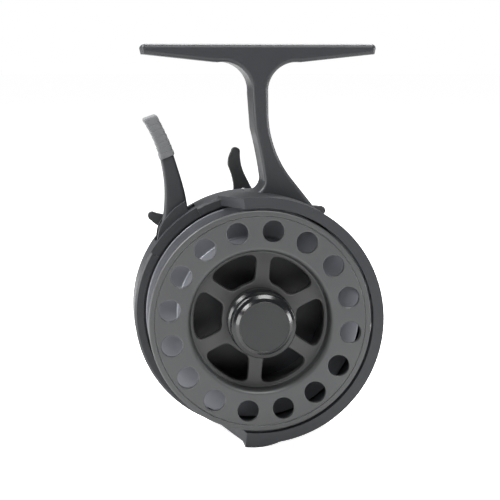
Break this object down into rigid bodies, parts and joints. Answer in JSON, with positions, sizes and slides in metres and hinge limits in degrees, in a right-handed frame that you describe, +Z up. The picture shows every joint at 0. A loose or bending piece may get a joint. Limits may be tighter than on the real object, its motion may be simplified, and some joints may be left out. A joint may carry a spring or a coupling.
{
  "type": "fly reel",
  "caption": "Inline ice-fishing fly reel: drilled large-arbor spool in a half cage under a T-shaped foot, with a finger trigger, star drag and single crank.",
  "frame": {"origin": "middle of the foot's flat top, where the rod's seat rests on it", "axes": "+Z up towards the rod, the spool's face looks along -Y, X runs along the rod"},
  "size_m": [0.0677, 0.0726, 0.11],
  "materials": {
    "graphite_frame": "moulded graphite-filled nylon, satin black",
    "grey_aluminium": "gunmetal anodised",
    "black_aluminium": "black anodised",
    "gloss_black": "gloss black",
    "grip_rubber": "matt black elastomer",
    "steel": "ground",
    "dark_steel": "black oxide",
    "spring_steel": "drawn wire",
    "brass": "cut",
    "friction_felt": "oiled felt"
  },
  "bodies": {
    "frame": {"frame": "graphite_frame", "rear_cover": "graphite_frame", "cover_screws": "dark_steel", "axle": "steel", "trigger_housing": "graphite_frame", "trigger_pin": "steel", "trigger_spring": "spring_steel", "yoke_post_0": "steel", "yoke_post_1": "steel", "yoke_spring_0": "spring_steel", "yoke_spring_1": "spring_steel", "shaft_bush": "brass", "one_way_bearing": "steel", "bearing_spacer": "brass", "tension_washer": "steel", "tension_spring": "spring_steel"},
    "crank": {"drive_shaft": "steel", "front_drag_washer": "friction_felt", "rear_drag_washer": "friction_felt", "pressure_plate": "steel", "clutch_sleeve": "steel", "star_springs": "spring_steel", "handle_arm": "black_aluminium", "handle_nut": "dark_steel", "knob_spindle": "steel"},
    "gear": {"drive_gear": "brass"},
    "yoke": {"clutch_yoke": "brass"},
    "pinion": {"pinion_gear": "brass"},
    "slide": {"clutch_slide": "steel"},
    "trigger": {"trigger_lever": "graphite_frame", "trigger_pad": "grip_rubber"},
    "spool": {"spool": "grey_aluminium", "drive_dog": "steel", "front_bearing": "steel", "rear_bearing": "steel"},
    "star": {"star_drag": "black_aluminium"},
    "grip": {"handle_knob": "grip_rubber", "knob_cap": "gloss_black"},
    "tension": {"tension_knob": "gloss_black"}
  },
  "joints": [
    {"name": "crank_turn", "type": "hinge", "parent": "frame", "child": "crank", "pos_m": [-0.00332, 0.0235, -0.05754], "axis": [0, 1, 0], "continuous": true},
    {"name": "gear_turn", "type": "hinge", "parent": "frame", "child": "gear", "pos_m": [-0.00332, 0.0065, -0.05754], "axis": [0, 1, 0], "continuous": true},
    {"name": "spool_turn", "type": "hinge", "parent": "frame", "child": "spool", "pos_m": [-0.00115, -0.0205, -0.075], "axis": [0, 1, 0], "continuous": true},
    {"name": "trigger_pull", "type": "hinge", "parent": "frame", "child": "trigger", "pos_m": [-0.02307, 0.0045, -0.05308], "axis": [0, 1, 0], "range_deg": [0, 12], "stiffness_Nm_per_rad": 0.25, "springref_deg": -8.59},
    {"name": "slide_shift", "type": "slide", "parent": "frame", "child": "slide", "axis": [-0.7071, 0, -0.7071], "range_m": [0, 0.00188]},
    {"name": "yoke_shift", "type": "slide", "parent": "frame", "child": "yoke", "axis": [0, 1, 0], "range_m": [0, 0.00188], "deforming": ["yoke_spring_0", "yoke_spring_1"]},
    {"name": "pinion_turn", "type": "hinge", "parent": "yoke", "child": "pinion", "pos_m": [-0.00115, 0.0055, -0.075], "axis": [0, 1, 0], "continuous": true},
    {"name": "star_turn", "type": "hinge", "parent": "crank", "child": "star", "pos_m": [-0.00332, 0.0205, -0.05754], "axis": [0, 1, 0], "range_deg": [-120, 120]},
    {"name": "grip_turn", "type": "hinge", "parent": "crank", "child": "grip", "pos_m": [0.00141, 0.0345, -0.0912], "axis": [0, 1, 0], "continuous": true},
    {"name": "tension_turn", "type": "hinge", "parent": "frame", "child": "tension", "pos_m": [-0.00115, -0.0245, -0.075], "axis": [0, 1, 0], "range_deg": [-180, 180]}
  ],
  "couplings": [
    {"joint": "gear_turn", "follows": "crank_turn", "ratio": 1},
    {"joint": "pinion_turn", "follows": "crank_turn", "ratio": -2.6667},
    {"joint": "spool_turn", "follows": "crank_turn", "ratio": -2.6667},
    {"joint": "trigger_pull", "follows": "slide_shift", "rad_per_m": 111.11},
    {"joint": "yoke_shift", "follows": "slide_shift", "ratio": 1}
  ]
}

■ **WRITTEN REQUEST**
In the material above, show every line where the word "bodies" turns up.

■ **CORRECT RESULT**
Break this object down into rigid bodies, parts and joints. Answer in JSON, with positions, sizes and slides in metres and hinge limits in degrees, in a right-handed frame that you describe, +Z up. The picture shows every joint at 0. A loose or bending piece may get a joint. Limits may be tighter than on the real object, its motion may be simplified, and some joints may be left out. A joint may carry a spring or a coupling.
  "bodies": {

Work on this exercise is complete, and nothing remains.